Odd parity Algorithms (specifically, single edge "flip")

[qqwref]

It isn't a site, it's a program, called ACube (the version I use is JACube, same thing though). This program only does 3x3 but you can add any move constraints you want, so in this case you can simulate the 4x4 middle slices by only allowing R, L, U2, D2, F2, B2 and ignoring the middle slice of the 3x3.

There is a more general program out there called ksolve which can be used to solve pretty much anything (you could even optimally solve 4x4 positions if you had enough computing power/time) but it takes more work to set up and I don't think you would find any good solutions that are not in <r,l,U2,F2,B2,D2>.

[Stefan]

I don't think you would find any good solutions that are not in <r,l,U2,F2,B2,D2>.
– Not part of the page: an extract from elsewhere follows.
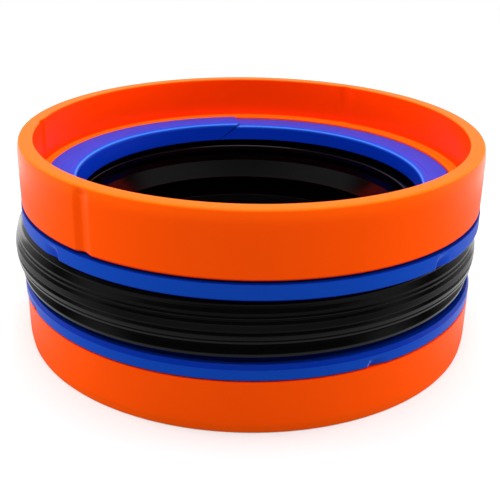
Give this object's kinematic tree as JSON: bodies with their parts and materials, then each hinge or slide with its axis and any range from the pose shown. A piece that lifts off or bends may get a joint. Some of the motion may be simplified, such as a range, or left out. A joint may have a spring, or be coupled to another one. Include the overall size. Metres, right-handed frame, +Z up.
{
  "type": "piston seal",
  "caption": "Double-acting piston seal set: a ribbed rubber ring between split backup rings and L-section guide rings.",
  "frame": {"origin": "on the rings' common axis, in the plane of the lower guide ring's open end face", "axes": "+Z up along the common axis, from the lower guide ring to the upper one; X and Y across the bore"},
  "size_m": [0.0822, 0.0822, 0.0358],
  "materials": {
    "acetal_orange": "moulded, satin gloss",
    "elastomer_blue": "moulded, soft satin",
    "nitrile_rubber_black": "moulded, satin"
  },
  "bodies": {
    "root": {"lower_guide_ring": "acetal_orange", "lower_backup_ring": "elastomer_blue", "seal_element": "nitrile_rubber_black", "upper_backup_ring": "elastomer_blue", "upper_guide_ring": "acetal_orange"}
  },
  "joints": []
}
Well, here's one of length 28 that I just made up:
Dw' L' U F (r U2 r U2 r U2 r U2 r) F' U' L d L' d' L D L' d L
Ok, so it's a bit longer. But I'm only human.

[Stefan]

here's a 23:
r' D2 l B2 r' U2 r U2 l' B2 U2 D2 r U2 r'

Make that a 21:
r' D2 l B2 r' U2 r U2 l' B2 E2 l U2 l'

[deadalnix]

(Rr)' U R U
[(Rr)' U2] * 3
(Rr)2 U R' U' (Rr)2
U' R' U (Rr)'
This alg is awesome. Finally I have an excuse to use Petrus for speedsolving the 4x4x4.

Is it a good way to scramble the cube, or something I don't get ?

EDIT: OK, say no more, I get it. But how the hell did you find this alg ?

[Stefan]

But how the hell did you find this alg ?

Follow the link.

[Ron]

(Rr)' U R U
[(Rr)' U2] * 3
(Rr)2 U R' U' (Rr)2
U' R' U (Rr)'

R2 U2 R U R2 U2 R2 U R2

[Kenneth]

If you have an alg that is 25 q to solve a case, then it is impossible to have an alg of 24 q to solve the same case...

Parity comes from a odd number of q-turns, if it is even it is not a parity. So, 22 is not possible either.

I have no idea how your 24 q can solve this case, did you ignore a ending U turn?

[Kenneth]

I have no idea how your 24 q can solve this case, did you ignore a ending U turn?

No, I did not. The 24q and moreover, the 23q, are complete algorithms. They correct the "one edge flip" to a completely solved cube state.

Edit:
It is a privilege to hear from you first. I have read your occupation in your public profile. You and I appear to have the same passion (finding algorithms).

Hehe, well, that was like 2 years ago, then I found you can setup the same cases but for corners on a 3x3 and use a solver to do the work for me, then I lost intrest...

If you claim you got an alg of 24 q then I'm sure you do not know what you are talking about and/or don't know how to count your turns.

All algs that solves this case MUST have a uneven number of quarterturns, there are no hidden secrets we do not know about yet. That's why i'm sure you are wrong somehow...

[Stefan]

Kenneth: I'd count R r Rw' as three quarter turns.

[Kenneth]

"If you don't count the following as 10q, then, I am counting wrong: (Rr) B r U L D S E F2."

Really depends, if you count slices as quarter turns, then it is ok but then specify it is in slice metric because I would count that as 13 q-turns (face turns and wide face turns).